Like Reagan, Obama hopes to usher in a long-term electoral realignment – in Obama’s case toward the moderate left, thereby reversing the 40th president’s political legacy. The Reagan metaphor helps explain the tone of Obama’s inaugural address, built not on a contrived call to an impossible bipartisanship but on a philosophical argument for a progressive vision of the country rooted in our history. Reagan used his first inaugural to make an unabashed case for conservatism.
Does E. J. Dionne not know that words have meaning?
Reagan was never remotely a conservative, let alone any kind of thinker. His silly “shining city on a hill” should provide a clue. The one-time union leader and aging philanderer was clearly a reactionary. He had more in common with LBJ than most any other president though Reagan’s achievements were enormously destructive while LBJ, despite his enormous flaws, managed the monumental civil rights achievement that reverberates so today.
Both were mainly good at jawboning, something totally beyond Obama’s ken.

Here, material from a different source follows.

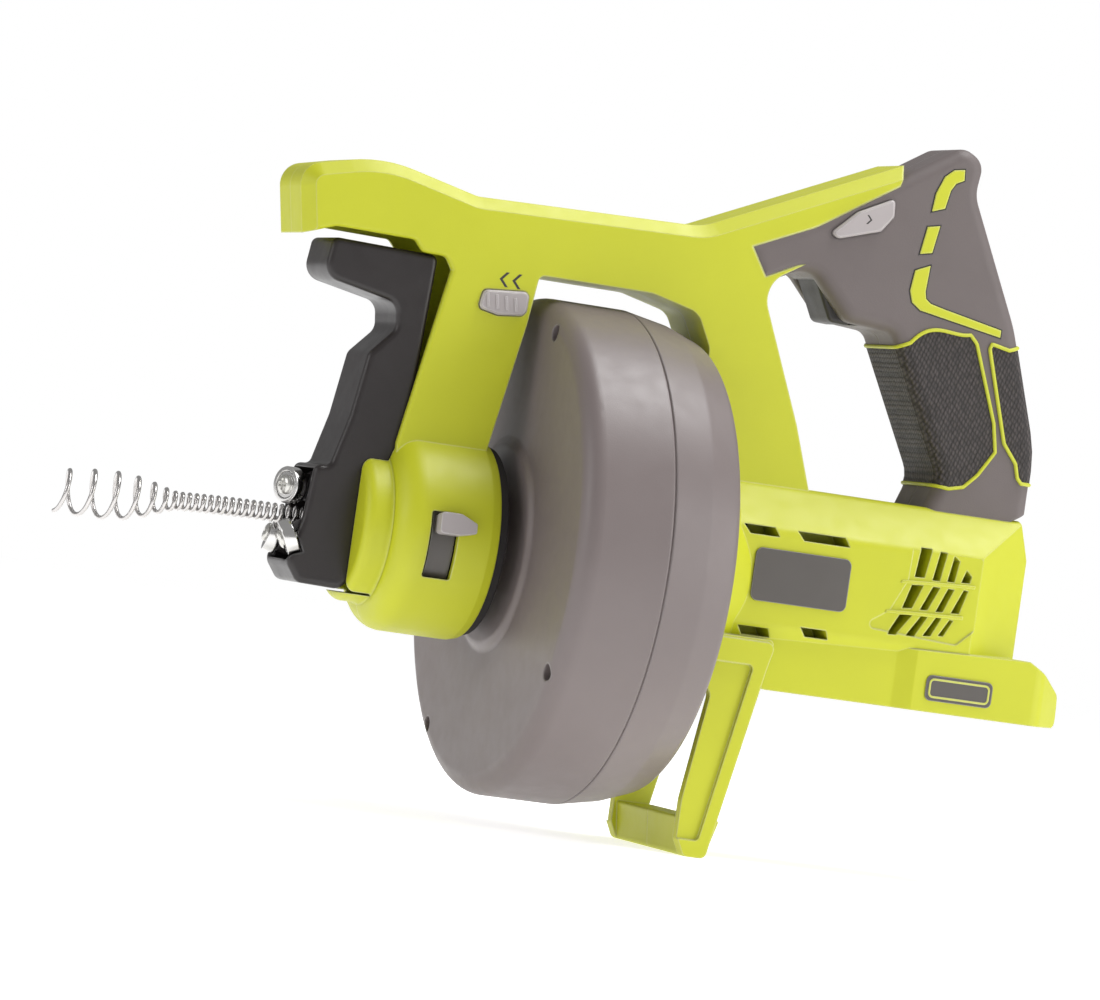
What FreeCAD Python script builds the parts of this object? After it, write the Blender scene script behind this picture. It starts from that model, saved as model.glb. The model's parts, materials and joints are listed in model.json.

One great story involving Al D’Amato, “Senator Pothole,” is illustrative. I think it was Michael Kinsley, every winger’s liberal so naturally he wasn’t, who told the story.
Al D’Amato was at a private dinner in a restaurant when a waiter told D’Amato he had a call.
When D’Amato got to the phone, Reagan started into his pitch for a vote on approving another missile funding that was hanging in the balance, D’Amato exploded, “Will you quit calling me, you fucking son of a bitch?” D’Amato had been receiving nuisance calls from some stalker.
When Reagan somehow convinced the fine senator from New York that Al was talking to the President, D’Amato quickly agreed to vote for the missile funding, forgetting entirely about his lengthy shopping list in his embarrassment.
How I wish there were a recording of that conversation as there is with at least some calls by LBJ to some Southern segregationists seeking approval of Johnson’s nomination of Thurgood Marshall to the Supreme Court.